I am still getting pain on my upper right abdomen, and it worries me. Like I've said before, I'm really good at worrying. It's a bonus when there's an actual reason to worry. Right on cue, my aunt called last night to give me a stern talking to. I assume she spoke to my mother, who as Mr. A said this morning, believes I should have been on bed rest since July. My aunt is a nurse in a NICU. She laid it out to me like this: women die, babies die and I need to stop work right now if I don't want that to happen to me or gummy. Thanks. Those are some really swell reminders. It's always awesome to be reminded of one's incompetence by being told exactly how one should behave. It's all coming from a place of caring of course, but it drives me nuts.

Anyway, I am home today. And resting. Our office is closed because of a massive snow storm I ordered for Mr. A's birthday. He's really pleased with his present, and it makes the bitter pill of 40 a little easier to swallow.

new picture on gummy bear page - evidence to support 'big as home' assertion

Monday, February 4, 2013

First babies come late, right. Right?

Let me start by clarifying that Gummy is still an inside baby (otherwise known as a fetus). But at 35 weeks on the dot, I am starting to wonder about how long she'll decide to stay in there. Or how long she will be allowed.

My last visit to my OB was all good, except for my blood pressure, which was higher than usual. Dr. Smiley said to keep an eye on it, stop by the pharmacy and get a reading whenever convenient. I've been doing that and the tricky diastolic number is rising. Crap.

For the last 30 some odd weeks, I've been banking on Gummy arriving on the late side of her due date: March 11. I've told my employer that I would work until March 8. Being that it is International Women's day, it seemed an appropriate one to go on maternity leave.

I'm not sure if it was the initial high blood pressure reading, my colleague who is due the day after me being ordered to stop work last week to go on bed rest, or a fellow DE mama I correspond with whose darling girl showed up at 35 weeks, but I'm thinking my early prognostications might be bunk. If the blood pressure keeps going up, Gummy will get an eviction notice I believe.
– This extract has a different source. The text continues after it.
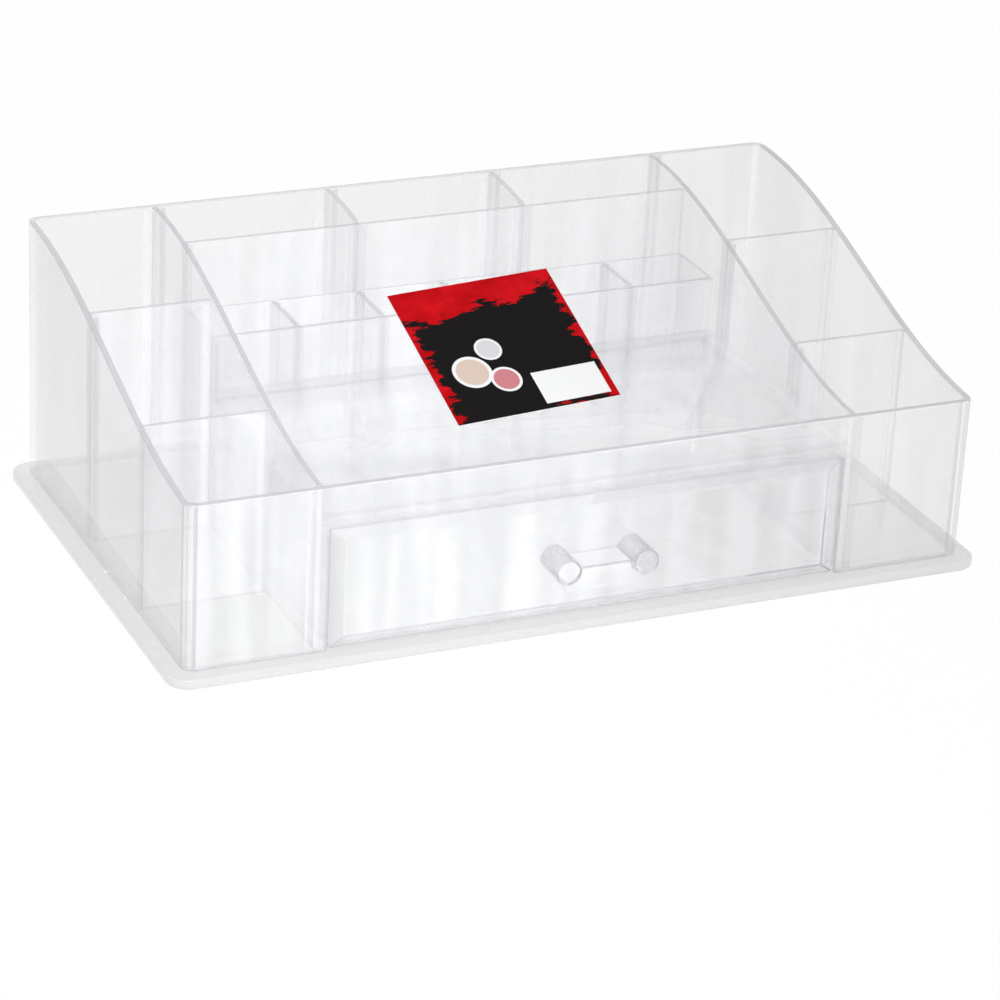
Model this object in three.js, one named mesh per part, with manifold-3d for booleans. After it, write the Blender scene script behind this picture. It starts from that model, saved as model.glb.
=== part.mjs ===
// Clear plastic makeup organizer: a stepped tray of compartments with one sliding drawer.
// Millimetres, Z up. The front, with the drawer, faces -Y. The base plate rests on z = 0.

import * as THREE from 'three';
import { mergeVertices } from 'three/addons/utils/BufferGeometryUtils.js';
import { ConvexGeometry } from 'three/addons/geometries/ConvexGeometry.js';
import Module from 'manifold-3d';

const wasm = await Module();
wasm.setup();

// Base plate, which shows as a flange round the body
const plateWidth = 300;
const plateThickness = 3.7;
const plateCorner = 8;

// Body: outer shell and the sheets inside it
const flange = 5.5; // how far the plate reaches past the body all round
const bodyCorner = 4.4;
const innerCorner = 3;
const wall = 2.3;
const frontHeight = 63;
const backHeight = 100;
const curveLead = 3.9; // the S-curve starts this far ahead of the body's front
const curveTail = 4.4; // and is level this far before the body's back

// Clear depths between the walls in the middle, from front to back, which make up the body's depth
const trayDepth = 106.65;
const midRowDepth = 25.2; // with the lining at its back
const backRowDepth = 28.95;

// Side columns. Behind the first two cells, the third takes what is left.
const columnClear = 43.4; // from the shell to the partition
const sideFrontDepth = 45.35;
const sideMiddleDepth = 53.5;

// Small cells of the middle and back rows
const midRowHeight = 72.6;
const lining = 1.2; // second skin behind and at the ends of the middle row
const midCells = 6;
const backCells = 3;

// Front tray, which is also the roof of the drawer's cavity
const trayUnderside = 48;
const trayThickness = 2;

// Drawer
const openingLip = 1.9; // how far the shell's front reaches past each partition's inner face
const drawerGap = 0.6; // running clearance round the drawer's front and under it
const tubGap = 0.4; // the tub is this much slimmer than the drawer's front on each side
const rearGap = 3; // between the closed drawer and the wall behind it
const drawerFrontThickness = 3;
const bevelSide = 5.2;
const bevelTop = 3.9;
const bevelDepth = 1;
const drawerWall = 2;
const drawerSideTop = 44;

// Handle: two round posts with a solid bar between them
const postRadius = 4.6;
const postLength = 13.5;
const postSpacing = 28.4;
const postHeight = 26.5;
const barReach = 11.6; // how far the bar stands out from the drawer's front
const barTop = 27;
const barBottom = 18.4;

// Square printed card that leans in the front tray, over the rim of the middle row's front wall
const cardSide = 63.5;
const cardThickness = 0.4;
const cardPastRim = 14; // length of the card beyond the rim that it leans on
const cardAcross = 5.5; // from the organizer's middle to the card's middle
const cardTurn = 4; // degrees that the card lies askew in its own plane
const cardGap = 0.05; // keeps the card's solid off the floor and the rim that it touches

// Finish of the curves
const curveSteps = 44;
const roundSteps = 40;
const cornerSteps = 8;
const overrun = 2; // how far cutting bodies reach past what they cut
const weldDistance = 0.0001;

// Sizes that follow from the ones above
const bodyWidth = plateWidth - 2 * flange;
const bodyDepth = trayDepth + midRowDepth + backRowDepth + 4 * wall;
const plateDepth = bodyDepth + 2 * flange;
const centreClear = bodyWidth - 2 * (columnClear + 2 * wall);
const openingWidth = centreClear - 2 * openingLip;
const bodyFront = -bodyDepth / 2;
const bodyBack = bodyDepth / 2;
const partitionInner = centreClear / 2;
const partitionOuter = partitionInner + wall;
const shellInner = bodyWidth / 2 - wall;
const trayFloor = trayUnderside + trayThickness;
const midRowFront = bodyFront + wall + trayDepth;
const midRowBack = midRowFront + wall;
const backRowFront = midRowBack + midRowDepth;
const backRowBack = backRowFront + wall;
const frontCross = bodyFront + wall + sideFrontDepth;
const rearCross = frontCross + wall + sideMiddleDepth;
const drawerBottom = plateThickness + drawerGap;
const drawerFrontWidth = openingWidth - 2 * drawerGap;
const drawerFrontHeight = trayUnderside - drawerGap - drawerBottom;
const tubOuter = drawerFrontWidth / 2 - tubGap;
const tubFront = bodyFront + drawerFrontThickness;
const tubBack = midRowFront - rearGap;
const handleOverhang = postLength - flange;

const group = new THREE.Group();
group.name = 'makeup_organizer';
// The origin is the middle of the whole footprint, with the handle, so the body sits a little back
group.position.y = handleOverhang / 2;

function clearPlastic() {
  return new THREE.MeshStandardMaterial({ color: 0xe6ebed, roughness: 0.06, metalness: 0 });
}

function redInk() {
  return new THREE.MeshStandardMaterial({ color: 0xb81722, roughness: 0.35, metalness: 0 });
}

function piece(name, geometry, material) {
  const mesh = new THREE.Mesh(geometry, material);
  mesh.name = name;
  group.add(mesh);
  return mesh;
}

// A flat sheet that fills a box given by its limits on each axis
function sheet(name, x, y, z, material = clearPlastic()) {
  const mesh = piece(name, new THREE.BoxGeometry(x[1] - x[0], y[1] - y[0], z[1] - z[0]), material);
  mesh.position.set((x[0] + x[1]) / 2, (y[0] + y[1]) / 2, (z[0] + z[1]) / 2);
  return mesh;
}

// Height of the shared S-curve at a place along Y
function topAt(y) {
  const run = bodyDepth + curveLead - curveTail;
  const share = Math.min((y - bodyFront + curveLead) / run, 1);
  return frontHeight + (backHeight - frontHeight) * (1 - Math.cos(Math.PI * share)) / 2;
}

// Side view of a wall under the S-curve, from one place along Y to another
function profile(from, to, bottom) {
  const outline = new THREE.Shape();
  outline.moveTo(from, bottom);
  outline.lineTo(to, bottom);
  for (let i = curveSteps; i >= 0; i--) {
    const y = from + (to - from) * i / curveSteps;
    outline.lineTo(y, topAt(y));
  }
  outline.closePath();
  return outline;
}

// Turns a side view, drawn as (Y, Z), into a wall between two places along X
function across(outline, from, to) {
  const geometry = new THREE.ExtrudeGeometry(outline, { depth: to - from, bevelEnabled: false });
  const axes = new THREE.Matrix4().makeBasis(
    new THREE.Vector3(0, 1, 0), new THREE.Vector3(0, 0, 1), new THREE.Vector3(1, 0, 0));
  geometry.applyMatrix4(axes);
  geometry.translate(from, 0, 0);
  return geometry;
}

function roundedRectangle(width, depth, radius) {
  const outline = new THREE.Shape();
  const x = width / 2 - radius;
  const y = depth / 2 - radius;
  outline.absarc(x, y, radius, 0, Math.PI / 2);
  outline.absarc(-x, y, radius, Math.PI / 2, Math.PI);
  outline.absarc(-x, -y, radius, Math.PI, Math.PI * 3 / 2);
  outline.absarc(x, -y, radius, Math.PI * 3 / 2, Math.PI * 2);
  return outline;
}

function upright(outline, bottom, top) {
  const geometry = new THREE.ExtrudeGeometry(
    outline, { depth: top - bottom, bevelEnabled: false, curveSegments: cornerSteps });
  geometry.translate(0, 0, bottom);
  return geometry;
}

function block(x, y, z) {
  const geometry = new THREE.BoxGeometry(x[1] - x[0], y[1] - y[0], z[1] - z[0]);
  geometry.translate((x[0] + x[1]) / 2, (y[0] + y[1]) / 2, (z[0] + z[1]) / 2);
  return geometry;
}

function toSolid(geometry) {
  const bare = new THREE.BufferGeometry();
  bare.setAttribute('position', geometry.getAttribute('position').clone());
  if (geometry.index) bare.setIndex(geometry.index.clone());
  const merged = mergeVertices(bare, weldDistance);
  return new wasm.Manifold(new wasm.Mesh({
    numProp: 3,
    vertProperties: Float32Array.from(merged.attributes.position.array),
    triVerts: Uint32Array.from(merged.index.array),
  }));
}

function toGeometry(solid) {
  const mesh = solid.getMesh();
  const geometry = new THREE.BufferGeometry();
  geometry.setAttribute('position', new THREE.BufferAttribute(Float32Array.from(mesh.vertProperties), 3));
  geometry.setIndex(new THREE.BufferAttribute(Uint32Array.from(mesh.triVerts), 1));
  geometry.computeVertexNormals();
  return geometry;
}

function basePlate() {
  const outline = roundedRectangle(plateWidth, plateDepth, plateCorner);
  piece('base_plate', upright(outline, 0, plateThickness), clearPlastic());
}

// Front, ends and back in one, with the S-curve along the ends and the drawer's opening in front
function outerShell() {
  const ring = roundedRectangle(bodyWidth, bodyDepth, bodyCorner);
  ring.holes.push(roundedRectangle(bodyWidth - 2 * wall, bodyDepth - 2 * wall, innerCorner));
  const walls = toSolid(upright(ring, plateThickness, backHeight + overrun));
  const reach = bodyWidth / 2 + overrun;
  const side = profile(bodyFront - overrun, bodyBack + overrun, plateThickness - overrun);
  const under = toSolid(across(side, -reach, reach));
  const opening = toSolid(block(
    [-openingWidth / 2, openingWidth / 2],
    [bodyFront - overrun, bodyFront + wall + overrun],
    [plateThickness - overrun, trayUnderside]));
  piece('outer_shell', toGeometry(walls.intersect(under).subtract(opening)), clearPlastic());
}

function partitions() {
  const side = profile(bodyFront + wall, bodyBack - wall, plateThickness);
  piece('left_partition', across(side, -partitionOuter, -partitionInner), clearPlastic());
  piece('right_partition', across(side, partitionInner, partitionOuter), clearPlastic());
}

// Two cross walls in each side column, as high as the S-curve at their front faces
function crossWalls() {
  for (const [place, front] of [['front', frontCross], ['rear', rearCross]]) {
    const height = [plateThickness, topAt(front)];
    sheet(`left_${place}_cross_wall`, [-shellInner, -partitionOuter], [front, front + wall], height);
    sheet(`right_${place}_cross_wall`, [partitionOuter, shellInner], [front, front + wall], height);
  }
}

function backRow() {
  sheet('back_row_front_wall', [-partitionInner, partitionInner], [backRowFront, backRowBack],
    [plateThickness, topAt(backRowFront)]);
  const side = profile(backRowBack, bodyBack - wall, plateThickness);
  for (let i = 1; i < backCells; i++) {
    const middle = centreClear * (i / backCells) - partitionInner;
    piece(`back_row_divider_${i}`, across(side, middle - wall / 2, middle + wall / 2), clearPlastic());
  }
}

// Six small cells between the front tray and the back row, down to the base plate
function midRow() {
  const height = [plateThickness, midRowHeight];
  const cellBack = backRowFront - lining;
  sheet('mid_row_front_wall', [-partitionInner, partitionInner], [midRowFront, midRowBack], height);
  sheet('mid_row_back_lining', [-partitionInner, partitionInner], [cellBack, backRowFront], height);
  sheet('mid_row_left_lining', [-partitionInner, lining - partitionInner], [midRowBack, cellBack], height);
  sheet('mid_row_right_lining', [partitionInner - lining, partitionInner], [midRowBack, cellBack], height);
  for (let i = 1; i < midCells; i++) {
    const middle = centreClear * (i / midCells) - partitionInner;
    sheet(`mid_row_divider_${i}`, [middle - wall / 2, middle + wall / 2], [midRowBack, cellBack], height);
  }
}

function frontTray() {
  sheet('tray_floor', [-partitionInner, partitionInner], [bodyFront + wall, midRowFront],
    [trayUnderside, trayFloor]);
}

// A board with its front face bevelled on all four edges
function drawerFront() {
  const points = [];
  const middle = drawerBottom + drawerFrontHeight / 2;
  const rectangle = (sideInset, topInset, y) => {
    for (const x of [-1, 1]) {
      for (const z of [-1, 1]) {
        points.push(new THREE.Vector3(
          x * (drawerFrontWidth / 2 - sideInset), y, middle + z * (drawerFrontHeight / 2 - topInset)));
      }
    }
  };
  rectangle(0, 0, tubFront);
  rectangle(0, 0, bodyFront + bevelDepth);
  rectangle(bevelSide, bevelTop, bodyFront);
  piece('drawer_front', new ConvexGeometry(points), clearPlastic());
}

function drawerTub() {
  const floorTop = drawerBottom + drawerWall;
  sheet('drawer_floor', [-tubOuter, tubOuter], [tubFront, tubBack], [drawerBottom, floorTop]);
  const sides = [floorTop, drawerSideTop];
  sheet('drawer_left_side', [-tubOuter, drawerWall - tubOuter], [tubFront, tubBack], sides);
  sheet('drawer_right_side', [tubOuter - drawerWall, tubOuter], [tubFront, tubBack], sides);
  sheet('drawer_back', [drawerWall - tubOuter, tubOuter - drawerWall], [tubBack - drawerWall, tubBack], sides);
}

function drawerHandle() {
  const post = x => {
    const geometry = new THREE.CylinderGeometry(postRadius, postRadius, postLength, roundSteps);
    geometry.translate(x, bodyFront - postLength / 2, postHeight);
    return toSolid(geometry);
  };
  const bar = toSolid(block(
    [-postSpacing / 2, postSpacing / 2], [bodyFront - barReach, bodyFront], [barBottom, barTop]));
  const handle = bar.add(post(-postSpacing / 2)).add(post(postSpacing / 2));
  piece('drawer_handle', toGeometry(handle), clearPlastic());
}

// The card's lowest corner stands on the tray's floor, and its underside rests on the rim
function labelCard() {
  const turn = THREE.MathUtils.degToRad(cardTurn);
  const reach = cardSide * (Math.cos(turn) + Math.sin(turn));
  const lean = reach - cardPastRim;
  const tilt = Math.asin((midRowHeight - trayFloor) / lean);
  const geometry = new THREE.BoxGeometry(cardSide, cardSide, cardThickness);
  geometry.rotateZ(turn);
  geometry.translate(cardAcross, reach / 2, cardThickness / 2);
  geometry.rotateX(tilt);
  const card = piece('label_card', geometry, redInk());
  card.position.set(0, midRowFront - lean * Math.cos(tilt), trayFloor + cardGap);
}

basePlate();
outerShell();
partitions();
crossWalls();
backRow();
midRow();
frontTray();
drawerFront();
drawerTub();
drawerHandle();
labelCard();

export default group;
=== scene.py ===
"""Looks of the clear plastic makeup organizer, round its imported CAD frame. Metres, Z up, front towards -Y."""
import math

import bpy
import bmesh
from mathutils import Matrix, Vector


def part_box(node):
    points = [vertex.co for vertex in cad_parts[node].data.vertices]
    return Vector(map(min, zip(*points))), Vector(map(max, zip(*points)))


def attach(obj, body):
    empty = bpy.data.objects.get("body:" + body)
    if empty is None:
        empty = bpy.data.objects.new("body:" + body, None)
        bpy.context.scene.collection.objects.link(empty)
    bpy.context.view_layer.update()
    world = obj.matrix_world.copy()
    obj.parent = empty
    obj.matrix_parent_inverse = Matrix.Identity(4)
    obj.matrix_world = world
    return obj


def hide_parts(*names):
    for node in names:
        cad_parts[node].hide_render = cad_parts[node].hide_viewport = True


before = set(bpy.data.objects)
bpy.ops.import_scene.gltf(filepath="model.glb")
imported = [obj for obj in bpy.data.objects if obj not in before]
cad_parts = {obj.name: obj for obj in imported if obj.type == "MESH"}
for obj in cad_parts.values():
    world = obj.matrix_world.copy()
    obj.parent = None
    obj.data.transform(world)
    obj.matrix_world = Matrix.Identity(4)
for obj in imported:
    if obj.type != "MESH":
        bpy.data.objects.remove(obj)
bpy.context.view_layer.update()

MM = 0.001
SLIP = 0.04 * MM  # every sheet is this much slimmer on each face, so that two that touch don't share a face
RIM = 0.45 * MM  # rounding of a sheet's edges
BODY_CORNER = 4.4 * MM  # radius of the body's upright corners
CARD_TURN = math.radians(4)  # the card lies this much askew in its own plane
SMOOTH = math.radians(35)  # faces that meet at a flatter angle are shaded as one
FACING = 0.9  # a face looks along an axis where its normal has more than this of it
PARTLY = 0.3  # and partly along it from here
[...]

I have an OB appointment this Thursday, and plan on asking many 'what if' questions. We've already established that I'm a high maintenance patient at my last appointment (when I remarked I was and she laughed, the international sign of acquiescence). And I am mentally switching gears at work and trying to wrap things up as much as I can each day.

Maybe if I visualize what date I need her to come on, she will abide. (loved your comments on my last post, women. Thank you for not throwing tomatoes at me).   

In the mean time, I have fully settled into the fatigue of T3. It is more intense than T1 for me. I am as big as a house (more like a home, my beloved friend said). My sleep is on the crappy side of bad (but I don't want to say that one too loudly, since you know, it's about to get worse). Heartburn, digestive upsets, and sadness and tearfulness. Bring it on, I say. Embracing pregnancy is where it's at, women. It's a glorious journey.